AVAILABLE DATA:
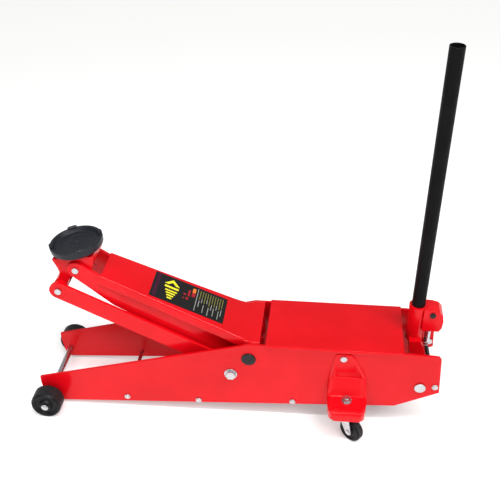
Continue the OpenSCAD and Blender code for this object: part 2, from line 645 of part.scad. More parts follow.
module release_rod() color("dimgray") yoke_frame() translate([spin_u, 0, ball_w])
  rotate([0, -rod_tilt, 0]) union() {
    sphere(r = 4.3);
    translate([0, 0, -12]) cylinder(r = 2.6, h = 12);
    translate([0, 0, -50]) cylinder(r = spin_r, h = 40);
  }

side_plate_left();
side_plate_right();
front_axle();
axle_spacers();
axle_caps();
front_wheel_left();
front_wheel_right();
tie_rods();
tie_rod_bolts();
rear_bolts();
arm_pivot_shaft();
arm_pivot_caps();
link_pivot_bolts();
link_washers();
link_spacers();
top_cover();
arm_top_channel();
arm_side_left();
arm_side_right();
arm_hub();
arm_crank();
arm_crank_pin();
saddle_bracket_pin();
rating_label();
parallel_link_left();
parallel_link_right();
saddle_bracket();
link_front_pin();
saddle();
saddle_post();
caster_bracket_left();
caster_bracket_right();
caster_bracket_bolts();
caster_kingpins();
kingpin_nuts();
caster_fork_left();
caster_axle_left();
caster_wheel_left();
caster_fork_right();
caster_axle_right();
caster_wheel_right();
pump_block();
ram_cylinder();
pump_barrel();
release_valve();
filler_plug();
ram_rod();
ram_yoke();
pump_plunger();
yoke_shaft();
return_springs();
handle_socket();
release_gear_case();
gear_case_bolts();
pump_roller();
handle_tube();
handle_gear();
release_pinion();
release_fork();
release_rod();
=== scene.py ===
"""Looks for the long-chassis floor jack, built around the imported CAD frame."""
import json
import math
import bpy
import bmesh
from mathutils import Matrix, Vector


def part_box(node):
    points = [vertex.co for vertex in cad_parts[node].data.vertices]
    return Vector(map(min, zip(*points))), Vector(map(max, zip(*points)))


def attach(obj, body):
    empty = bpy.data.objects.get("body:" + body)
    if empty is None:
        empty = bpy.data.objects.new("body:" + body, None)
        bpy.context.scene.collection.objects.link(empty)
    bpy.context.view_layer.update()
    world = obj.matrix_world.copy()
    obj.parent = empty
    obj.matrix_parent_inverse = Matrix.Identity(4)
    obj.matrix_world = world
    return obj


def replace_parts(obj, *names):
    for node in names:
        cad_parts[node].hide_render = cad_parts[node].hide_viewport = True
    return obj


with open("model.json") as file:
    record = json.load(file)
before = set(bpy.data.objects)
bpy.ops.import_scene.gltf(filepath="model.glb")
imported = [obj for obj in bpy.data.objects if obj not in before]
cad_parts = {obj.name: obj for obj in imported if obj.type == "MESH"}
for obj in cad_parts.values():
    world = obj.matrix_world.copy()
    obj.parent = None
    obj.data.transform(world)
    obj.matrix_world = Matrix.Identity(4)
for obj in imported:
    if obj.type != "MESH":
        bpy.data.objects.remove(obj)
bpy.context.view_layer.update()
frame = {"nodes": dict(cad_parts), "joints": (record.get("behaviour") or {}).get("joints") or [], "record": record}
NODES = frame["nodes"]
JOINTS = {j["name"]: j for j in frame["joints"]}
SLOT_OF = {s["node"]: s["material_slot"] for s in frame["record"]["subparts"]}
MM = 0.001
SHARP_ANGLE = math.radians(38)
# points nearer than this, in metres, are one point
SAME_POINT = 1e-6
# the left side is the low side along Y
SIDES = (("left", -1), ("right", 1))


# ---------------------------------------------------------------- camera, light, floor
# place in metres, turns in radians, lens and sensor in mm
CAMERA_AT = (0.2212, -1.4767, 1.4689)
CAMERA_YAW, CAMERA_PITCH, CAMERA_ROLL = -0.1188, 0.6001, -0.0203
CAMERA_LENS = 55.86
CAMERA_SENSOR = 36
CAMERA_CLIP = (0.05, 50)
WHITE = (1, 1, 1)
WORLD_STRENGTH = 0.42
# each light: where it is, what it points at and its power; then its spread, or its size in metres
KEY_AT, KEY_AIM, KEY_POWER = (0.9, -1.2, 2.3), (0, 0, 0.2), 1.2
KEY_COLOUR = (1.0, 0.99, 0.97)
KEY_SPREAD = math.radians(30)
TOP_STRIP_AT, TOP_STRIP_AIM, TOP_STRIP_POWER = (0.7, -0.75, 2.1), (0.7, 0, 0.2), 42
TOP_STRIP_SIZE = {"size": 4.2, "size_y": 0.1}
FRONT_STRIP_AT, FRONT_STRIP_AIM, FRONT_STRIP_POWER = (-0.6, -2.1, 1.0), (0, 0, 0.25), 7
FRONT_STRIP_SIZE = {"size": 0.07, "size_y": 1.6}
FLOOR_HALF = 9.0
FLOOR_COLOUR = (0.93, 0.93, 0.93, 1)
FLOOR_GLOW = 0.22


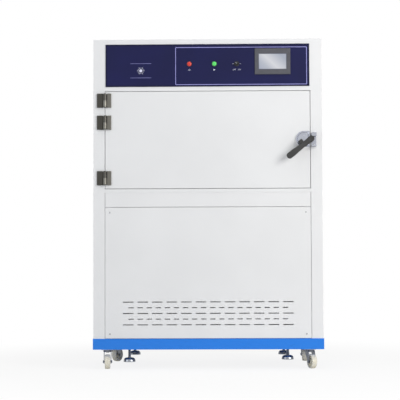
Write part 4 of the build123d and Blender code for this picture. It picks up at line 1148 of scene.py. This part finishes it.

PROBLEM DESCRIPTION:
Repeat every record exactly as written, please.

IN RESPONSE:
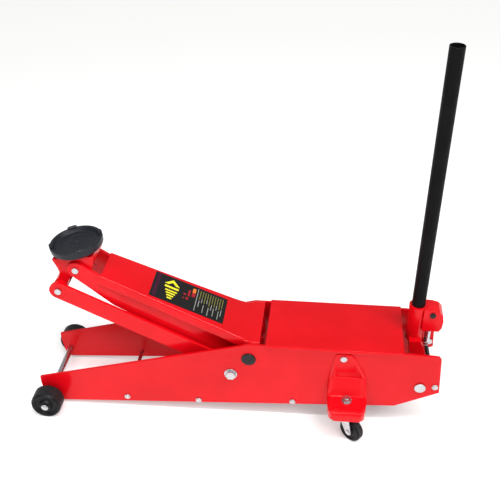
Continue the OpenSCAD and Blender code for this object: part 2, from line 645 of part.scad. More parts follow.
module release_rod() color("dimgray") yoke_frame() translate([spin_u, 0, ball_w])
  rotate([0, -rod_tilt, 0]) union() {
    sphere(r = 4.3);
    translate([0, 0, -12]) cylinder(r = 2.6, h = 12);
    translate([0, 0, -50]) cylinder(r = spin_r, h = 40);
  }

side_plate_left();
side_plate_right();
front_axle();
axle_spacers();
axle_caps();
front_wheel_left();
front_wheel_right();
tie_rods();
tie_rod_bolts();
rear_bolts();
arm_pivot_shaft();
arm_pivot_caps();
link_pivot_bolts();
link_washers();
link_spacers();
top_cover();
arm_top_channel();
arm_side_left();
arm_side_right();
arm_hub();
arm_crank();
arm_crank_pin();
saddle_bracket_pin();
rating_label();
parallel_link_left();
parallel_link_right();
saddle_bracket();
link_front_pin();
saddle();
saddle_post();
caster_bracket_left();
caster_bracket_right();
caster_bracket_bolts();
caster_kingpins();
kingpin_nuts();
caster_fork_left();
caster_axle_left();
caster_wheel_left();
caster_fork_right();
caster_axle_right();
caster_wheel_right();
pump_block();
ram_cylinder();
pump_barrel();
release_valve();
filler_plug();
ram_rod();
ram_yoke();
pump_plunger();
yoke_shaft();
return_springs();
handle_socket();
release_gear_case();
gear_case_bolts();
pump_roller();
handle_tube();
handle_gear();
release_pinion();
release_fork();
release_rod();
=== scene.py ===
"""Looks for the long-chassis floor jack, built around the imported CAD frame."""
import json
import math
import bpy
import bmesh
from mathutils import Matrix, Vector


def part_box(node):
    points = [vertex.co for vertex in cad_parts[node].data.vertices]
    return Vector(map(min, zip(*points))), Vector(map(max, zip(*points)))


def attach(obj, body):
    empty = bpy.data.objects.get("body:" + body)
    if empty is None:
        empty = bpy.data.objects.new("body:" + body, None)
        bpy.context.scene.collection.objects.link(empty)
    bpy.context.view_layer.update()
    world = obj.matrix_world.copy()
    obj.parent = empty
    obj.matrix_parent_inverse = Matrix.Identity(4)
    obj.matrix_world = world
    return obj


def replace_parts(obj, *names):
    for node in names:
        cad_parts[node].hide_render = cad_parts[node].hide_viewport = True
    return obj


with open("model.json") as file:
    record = json.load(file)
before = set(bpy.data.objects)
bpy.ops.import_scene.gltf(filepath="model.glb")
imported = [obj for obj in bpy.data.objects if obj not in before]
cad_parts = {obj.name: obj for obj in imported if obj.type == "MESH"}
for obj in cad_parts.values():
    world = obj.matrix_world.copy()
    obj.parent = None
    obj.data.transform(world)
    obj.matrix_world = Matrix.Identity(4)
for obj in imported:
    if obj.type != "MESH":
        bpy.data.objects.remove(obj)
bpy.context.view_layer.update()
frame = {"nodes": dict(cad_parts), "joints": (record.get("behaviour") or {}).get("joints") or [], "record": record}
NODES = frame["nodes"]
JOINTS = {j["name"]: j for j in frame["joints"]}
SLOT_OF = {s["node"]: s["material_slot"] for s in frame["record"]["subparts"]}
MM = 0.001
SHARP_ANGLE = math.radians(38)
# points nearer than this, in metres, are one point
SAME_POINT = 1e-6
# the left side is the low side along Y
SIDES = (("left", -1), ("right", 1))


# ---------------------------------------------------------------- camera, light, floor
# place in metres, turns in radians, lens and sensor in mm
CAMERA_AT = (0.2212, -1.4767, 1.4689)
CAMERA_YAW, CAMERA_PITCH, CAMERA_ROLL = -0.1188, 0.6001, -0.0203
CAMERA_LENS = 55.86
CAMERA_SENSOR = 36
CAMERA_CLIP = (0.05, 50)
WHITE = (1, 1, 1)
WORLD_STRENGTH = 0.42
# each light: where it is, what it points at and its power; then its spread, or its size in metres
KEY_AT, KEY_AIM, KEY_POWER = (0.9, -1.2, 2.3), (0, 0, 0.2), 1.2
KEY_COLOUR = (1.0, 0.99, 0.97)
KEY_SPREAD = math.radians(30)
TOP_STRIP_AT, TOP_STRIP_AIM, TOP_STRIP_POWER = (0.7, -0.75, 2.1), (0.7, 0, 0.2), 42
TOP_STRIP_SIZE = {"size": 4.2, "size_y": 0.1}
FRONT_STRIP_AT, FRONT_STRIP_AIM, FRONT_STRIP_POWER = (-0.6, -2.1, 1.0), (0, 0, 0.25), 7
FRONT_STRIP_SIZE = {"size": 0.07, "size_y": 1.6}
FLOOR_HALF = 9.0
FLOOR_COLOUR = (0.93, 0.93, 0.93, 1)
FLOOR_GLOW = 0.22


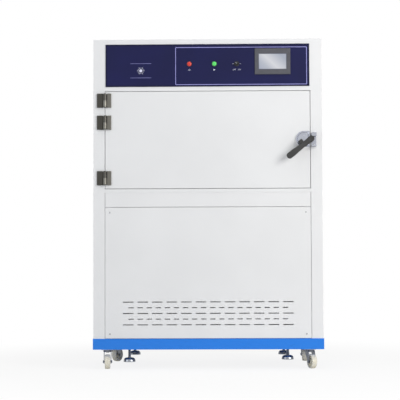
Write part 4 of the build123d and Blender code for this picture. It picks up at line 1148 of scene.py. This part finishes it.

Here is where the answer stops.